A: It does. The prep look is still aspirational. But what makes it cool this time around is that it’s almost cooler to get your prep on a budget. … Preppies can shop vintage now, and what’s not new is more preppy. Let’s say you found a fantastically striped polo at a vintage store, but the collar is fraying. For a true preppy, this is a cause for celebration.
Q: How has hip-hop influenced preppy, and how has preppy influenced hip-hop?
A: Hip-hop borrowed this aesthetic in a big way. They went big and bullish with preppy. It was preppy with a twist. … What happened is it got to be too much. The logos were too big. Tommy Hilfiger had to ratchet it back a bit because he found it corrupted his mission.
Q: You write in “True Prep” that the new preppy likes trunk shows, giving a few examples, including Irving & Fine. But how does the preppy woman feel about sitting front row at New York Fashion Week?
A: She’d probably like it. She’d look at it as an anthropological experiment. She’d say, “Look at all these strange people wearing these strange things. I don’t think I could wear that, but it’s interesting.”
Q: Sperry Top-Siders seem like the only brand you’ve mentioned in the Preppy Handbook that hasn’t enjoyed a major comeback. Is that on the horizon?
A: It’s back already. … They are really big with hipsters now. But how they wear them is ironic. It’s like people are saying, “I’m going to take these messy paint-splattered pants and these long shirts that I pulled out of the lost-and-found bin and pair them with my Sperrys, and I’ll be making a statement about nautical life.” (Sounds to me like that’s not preppy.)
Q: One of the main rules of the “Preppy Handbook” is that everything must match, but in “True Prep” you say bags and shoes don’t have to.

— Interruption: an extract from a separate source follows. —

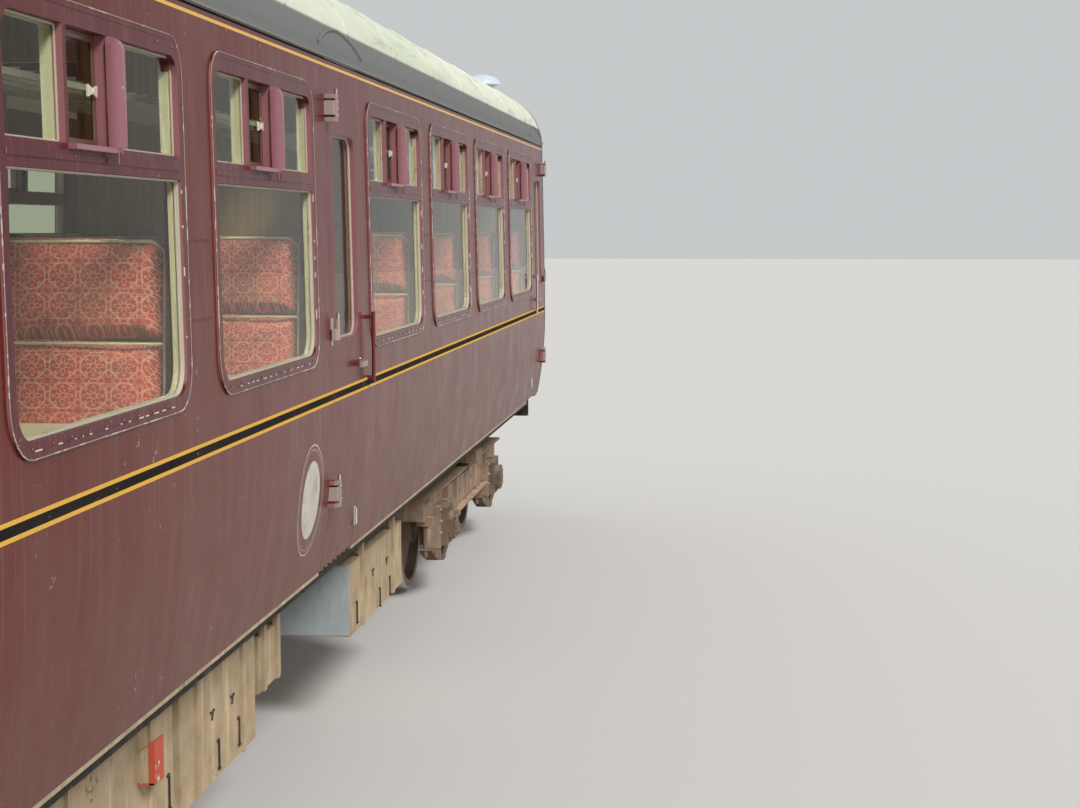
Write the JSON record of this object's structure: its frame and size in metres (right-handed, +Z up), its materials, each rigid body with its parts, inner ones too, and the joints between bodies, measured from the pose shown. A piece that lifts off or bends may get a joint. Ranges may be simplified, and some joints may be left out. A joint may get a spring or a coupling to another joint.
{
  "type": "railway passenger coach",
  "caption": "Railway passenger coach with a steel body, saloon windows, hinged side doors, pleated end gangways and two four-wheel bogies that swivel.",
  "frame": {"origin": "under the middle of the coach, at the lowest point of the wheel flanges", "axes": "+X along the coach to its front end, +Y to its left side, +Z up"},
  "size_m": [20.14, 2.819, 3.9043],
  "materials": {
    "maroon_paint": "glossy, aged, with ripples and fine dirt",
    "roof_paint": "matt pale grey, flaking and stained",
    "end_paint": "faded blue grey, satin",
    "underframe_dirt": "black paint under thick brown brake dust",
    "box_paint": "grey brown, dusty",
    "wheel_steel": "brown steel, tread worn bright",
    "window_glass": "clear, slightly green",
    "window_frame": "maroon paint, worn to pale metal on edges",
    "deflector_paint": "faded pink maroon, satin",
    "interior_lining": "varnished pale panelling",
    "floor_covering": "brown sheet flooring",
    "seat_fabric": "red and brown moquette with cream tracery",
    "seat_shell": "brown varnished wood",
    "table_top": "cream laminate with a metal edge",
    "rack_metal": "satin tube",
    "gangway_fabric": "black proofed canvas, matt",
    "bright_metal": "polished, slightly pitted",
    "vent_paint": "pale bluish white",
    "buffer_steel": "dirty, greasy head"
  },
  "bodies": {
    "coach_body": {"side_left": "maroon_paint", "window_frames_left": "window_frame", "window_glass_left": "window_glass", "air_deflectors_left": "deflector_paint", "seat_frames_left": "seat_shell", "seat_cushions_left": "seat_fabric", "side_right": "maroon_paint", "window_frames_right": "window_frame", "window_glass_right": "window_glass", "air_deflectors_right": "deflector_paint", "seat_frames_right": "seat_shell", "seat_cushions_right": "seat_fabric", "roof": "roof_paint", "floor": "floor_covering", "underframe": "underframe_dirt", "trussing": "underframe_dirt", "grab_rails": "bright_metal", "roof_ventilators": "vent_paint", "battery_boxes": "box_paint", "equipment_boxes": "box_paint", "brake_cylinders": "underframe_dirt", "partitions": "interior_lining", "lavatory_walls": "interior_lining", "tables": "table_top", "luggage_racks": "rack_metal", "end_front": "end_paint", "gangway_front": "gangway_fabric", "buffers_front": "buffer_steel", "coupler_front": "buffer_steel", "end_rear": "end_paint", "gangway_rear": "gangway_fabric", "buffers_rear": "buffer_steel", "coupler_rear": "buffer_steel"},
    "gangway_door_front": {"gangway_door_front": "interior_lining"},
    "gangway_door_rear": {"gangway_door_rear": "interior_lining"},
    "door_rear_left": {"door_rear_left": "maroon_paint", "door_glass_rear_left": "window_glass"},
    "door_centre_left": {"door_centre_left": "maroon_paint", "door_glass_centre_left": "window_glass"},
    "door_front_left": {"door_front_left": "maroon_paint", "door_glass_front_left": "window_glass"},
    "door_rear_right": {"door_rear_right": "maroon_paint", "door_glass_rear_right": "window_glass"},
    "door_centre_right": {"door_centre_right": "maroon_paint", "door_glass_centre_right": "window_glass"},
    "door_front_right": {"door_front_right": "maroon_paint", "door_glass_front_right": "window_glass"},
    "bogie_front": {"bogie_frame_front": "underframe_dirt", "bogie_springs_front": "underframe_dirt", "bogie_bolster_front": "underframe_dirt", "bogie_brakes_front": "underframe_dirt"},
    "wheelset_front_outer": {"wheelset_front_outer": "wheel_steel"},
    "wheelset_front_inner": {"wheelset_front_inner": "wheel_steel"},
    "bogie_rear": {"bogie_frame_rear": "underframe_dirt", "bogie_springs_rear": "underframe_dirt", "bogie_bolster_rear": "underframe_dirt", "bogie_brakes_rear": "underframe_dirt"},
    "wheelset_rear_outer": {"wheelset_rear_outer": "wheel_steel"},
    "wheelset_rear_inner": {"wheelset_rear_inner": "wheel_steel"}
  },
  "joints": [
    {"name": "gangway_door_front_hinge", "type": "hinge", "parent": "coach_body", "child": "gangway_door_front", "pos_m": [9.744, 0.32, 2.2], "axis": [0, 0, -1], "range_deg": [0, 88]},
    {"name": "gangway_door_rear_hinge", "type": "hinge", "parent": "coach_body", "child": "gangway_door_rear", "pos_m": [-9.744, 0.32, 2.2], "axis": [0, 0, 1], "range_deg": [0, 88]},
    {"name": "door_rear_left_hinge", "type": "hinge", "parent": "coach_body", "child": "door_rear_left", "pos_m": [-7.77, 1.3915, 2.1], "axis": [0, 0, 1], "range_deg": [0, 90]},
    {"name": "door_centre_left_hinge", "type": "hinge", "parent": "coach_body", "child": "door_centre_left", "pos_m": [1.28, 1.3915, 2.1], "axis": [0, 0, -1], "range_deg": [0, 90]},
    {"name": "door_front_left_hinge", "type": "hinge", "parent": "coach_body", "child": "door_front_left", "pos_m": [9.53, 1.3915, 2.1], "axis": [0, 0, -1], "range_deg": [0, 90]},
    {"name": "door_rear_right_hinge", "type": "hinge", "parent": "coach_body", "child": "door_rear_right", "pos_m": [-7.77, -1.3915, 2.1], "axis": [0, 0, -1], "range_deg": [0, 90]},
    {"name": "door_centre_right_hinge", "type": "hinge", "parent": "coach_body", "child": "door_centre_right", "pos_m": [0.61, -1.3915, 2.1], "axis": [0, 0, -1], "range_deg": [0, 90]},
    {"name": "door_front_right_hinge", "type": "hinge", "parent": "coach_body", "child": "door_front_right", "pos_m": [9.53, -1.3915, 2.1], "axis": [0, 0, 1], "range_deg": [0, 90]},
    {"name": "bogie_front_swivel", "type": "hinge", "parent": "coach_body", "child": "bogie_front", "pos_m": [7.0865, 0, 0.9], "axis": [0, 0, 1], "range_deg": [-5, 5]},
    {"name": "wheelset_front_outer_turn", "type": "hinge", "parent": "bogie_front", "child": "wheelset_front_outer", "pos_m": [8.382, 0, 0.4858], "axis": [0, 1, 0], "continuous": true},
    {"name": "wheelset_front_inner_turn", "type": "hinge", "parent": "bogie_front", "child": "wheelset_front_inner", "pos_m": [5.791, 0, 0.4858], "axis": [0, 1, 0], "continuous": true},
    {"name": "bogie_rear_swivel", "type": "hinge", "parent": "coach_body", "child": "bogie_rear", "pos_m": [-7.0865, 0, 0.9], "axis": [0, 0, 1], "range_deg": [-5, 5]},
    {"name": "wheelset_rear_outer_turn", "type": "hinge", "parent": "bogie_rear", "child": "wheelset_rear_outer", "pos_m": [-8.382, 0, 0.4858], "axis": [0, 1, 0], "continuous": true},
    {"name": "wheelset_rear_inner_turn", "type": "hinge", "parent": "bogie_rear", "child": "wheelset_rear_inner", "pos_m": [-5.791, 0, 0.4858], "axis": [0, 1, 0], "continuous": true}
  ]
}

Did Carrie Bradshaw have any influence on the new prep?
A: Carrie Bradshaw has had an effect on everything. (But) Carrie Bradshaw has been very bad for the prep. She introduced things to people that were out of their reach but probably should have stayed out of their reach. She “fetishized” expensive stuff. She influenced those who had no business having Manolos and maybe should be, I don’t know, paying rent, paying back their graduate school loans. They got off track.
I mean, I have two pairs of Manolos, but I call them “shoes.”
Q: In the “Preppy Handbook,” you wrote that only women older than 30 should have a Little Black Dress, but in “True Prep” you lowered the LBD age to 15 and said that by age 21 she should have several in the rotation. Why the change?
A: Well, I was 21 when I wrote the book. I didn’t have a Little Black Dress then. … but now I have a daughter who’s 17 and she knows now what I didn’t know then: Black is slimming.
Also, at the time I was looking ahead, and 30 seemed just, well, grown to me.
Q: In the “Preppy Handbook,” you lamented the end of Abercrombie & Fitch. Now 30 years _ and more than a few salacious advertisements _ later, the brand is back. Is it still a true prep favorite?
A: Alas, Abercrombie & Fitch is not preppy anymore. … There is nothing preppy about it. I’m thinking of lobbying the local legislator to ban the fragrance.
Q: How do preppies feel about Main Line-bred Tory Burch? I would assume those flats would be right up their alley.
A: They admire her. She’s like preppy exotic. We may not take that trip to India, but wearing a Tory Burch tunic with all the trim and details, we can feel like we have.
Q: The preppy woman of the 1980s was nearly androgynous. Can the preppy woman be more feminine now?
A: Yes. Mummy is now slim and trim. She has a trainer, she does Pilates, she does yoga. She spins. She has an eating disorder. Or all of the above. She doesn’t wear pleated pants. She’s into dresses and showing off her figure, and she loves stretch. She likes to think the (toned) body underneath all that stretch is hers.
Q: How do preppies feel about the evolution of pink and green? Can we attribute its new heyday to Kanye West?
A: Nope. Pink and green is still exclusively for preppies, and it’s all thanks to Lilly Pulitzer. I’m not just saying this because I’m here at Lilly. But Lilly is 100 percent about its pink and green, and so is a true preppy.